You could have made a successful career in American politics warning, or promising, that the Latino vote is about to become the deciding factor in presidential elections. For decades.
In the aftermath of the 2012 race the Republican Party establishment itself highlighted the importance of Latino voters. Bemoaning the fact that GOP presidential nominee Mitt Romney received only 27 percent of the Latino vote, an autopsy by the party of its defeat noted that by 2050 nearly 30 percent of all Americans will be of Hispanic origin.
This made the party’s inability to connect with Latino voters all the more alarming: “If Hispanic Americans perceive that a GOP nominee or candidate does not want them in the United States (i.e. self-deportation), they will not pay attention to our next sentence.”
Republican Senator Lindsey Graham of South Carolina has been making the same point this year. He is warning that voters aren’t that eager to hear what a candidate has to say on taxes or the federal deficit, if “you wanna deport their grandma.”
Instead of Romney’s awkward talk of “self-deportations,” GOP presidential nominee Donald Trump is calling for mass deportations of the estimated 11 million undocumented immigrants in the United States and for building that “beautiful wall” along the southern border.
Trump launched his campaign by calling Mexican immigrants rapists. It’s fair to say that anti-immigrant resentment has been a powerful recruitment theme for his campaign.
The urgency of the immigration issue and
Trump’s acrimonious tone when he talks about Mexico are head-scratchers. Illegal immigration from Mexico has been declining for years; major U.S. cities on or near the border boast some of the lowest crime rates of any metropolitan areas; and Mexico, a middle-income country with an expanding middle class, is the second largest buyer of U.S. goods. What’s more, Mexican migrants are mostly entrepreneurial Christians with strong family values, who appreciate America’s diversity and freedom. Once upon a time, such people were considered strong prospects for the GOP.
So will Trump’s strident rhetoric on immigration scuttle his prospects in the fall? The uncomfortable question is whether he won the nomination despite such talk, or because of it.
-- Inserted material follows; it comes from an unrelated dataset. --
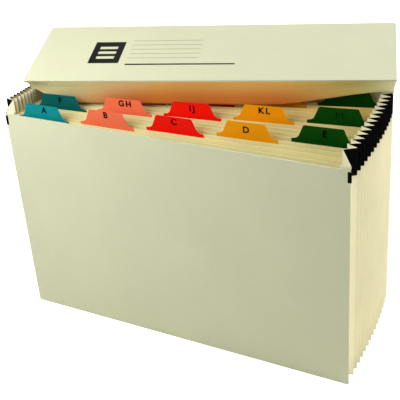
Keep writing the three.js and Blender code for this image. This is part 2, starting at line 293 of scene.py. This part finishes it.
def rear_cover_material():
    """The cover's board. On the spine's inner face, in front of the rear tabs, shade and orange light reflected
    from the tabs are painted:
    warmer, most of all low down where the painted shade is deepest, and paler and brighter at its ends."""
    card = PaintedCard("rear_cover_board_painted_light", COVER_COLOUR, COVER_BOARD)
    low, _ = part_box("rear_cover")
    rear_left = Vector((low.x, CORNER.y + REAR_LEFT_BACK, 0))
    rear_right = Vector((CORNER.x - REAR_RIGHT_INSET, CORNER.y + REAR_RIGHT_BACK, 0))
    along = (rear_right - rear_left).normalized()
    forward = Vector((along.y, -along.x, 0))
    shade_level = Vector((0, 0, SPINE_PAINTED_SHADE_HEIGHT))
    slant = (along - SPINE_LEFT_SLANT * UP).normalized()
    painted_light_left = rear_left + shade_level + along * SPINE_LEFT_REACH

    depth = card.past(shade_level, -UP, start=0, width=20 * MM)
    from_left = card.past(painted_light_left, slant, start=0, width=48 * MM)
    from_right = card.past(rear_right, -along, start=2 * MM, width=110 * MM)
    from_right_tip = card.past(rear_right, -along, start=0, width=45 * MM)
    painted_light = card.blend(SPINE_TOP_PAINTED_LIGHT, SPINE_LOW_PAINTED_SHADE, depth)
    painted_light = card.blend(SPINE_END_PAINTED_LIGHT, painted_light, from_left)
    painted_light = card.blend(SPINE_RIGHT_PAINTED_LIGHT, painted_light, from_right)
    painted_light = card.blend(SPINE_END_PAINTED_LIGHT, painted_light, from_right_tip)

    in_front = card.past(rear_left, forward, start=5 * MM, width=3 * MM)
    faced = (forward - SPINE_FACE_TILT * UP).normalized()
    inner_face = card.facing(faced, start=0.15, end=0.4)
    # Paints shade and reflected orange light on the spine's inner face
    card.paint(painted_light, card.both(in_front, inner_face))
    return card.material


# How far in from the gusset's ends the innermost points of its pleats are looked for
FRONT_RIDGE_REACH = 3 * MM
REAR_RIDGE_REACH = 6 * MM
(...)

Meanwhile, Latinos have been slow to show up and make their political power felt. Latinos are projected to make up 12 percent of the electorate this year, having pulled roughly even with African-Americans. But the Latino slice of the electorate could be larger if more of the approximately 4 million legal residents opted to become citizens and registered to vote.
Spanish-language media and community organizers have been working hard to naturalize and register more Latinos. They report spikes in registration numbers in response to Trump’s campaign. But it isn’t clear that the spike is any more significant than often occurs in election years.
Trump’s narrative of an America besieged by foreigners — be they Mexican immigrants or Chinese factory workers — resonates with aging, white, middle-class and blue-collar voters struggling to make ends meet. Who knows, the depth of negative passions the immigration issue stirs within a segment of the Republican base may yet help mobilize more votes for Trump.
The states to keep an eye on for a potentially crippling backlash against Republicans are four familiar battlegrounds and a dark horse contender for an upset. The familiar battlegrounds are Colorado, New Mexico, Florida and Nevada, all states won by President Barack Obama in 2012.
The dark horse state is Arizona, whose GOP has suffered a wrenching civil war over a series of anti-immigration measures. The issue had quieted down, with establishment Republicans regaining the upper hand and changing the subject under new governor Doug Ducey. Now, Trump’s campaign has come along to stir things up again.
Romney carried the state by a comfortable 10 points in 2012. But recent head-to-head Clinton-Trump polls show a far tighter race, with Latino turnout the unknowable wild card.
It’s possible that Trump could pull off a last hurrah for ethnic resentment and nativisim and win the battle of 2016. But if he does, the Republican Party will have lost its chance to dominate an increasingly Latino, and diverse, nation.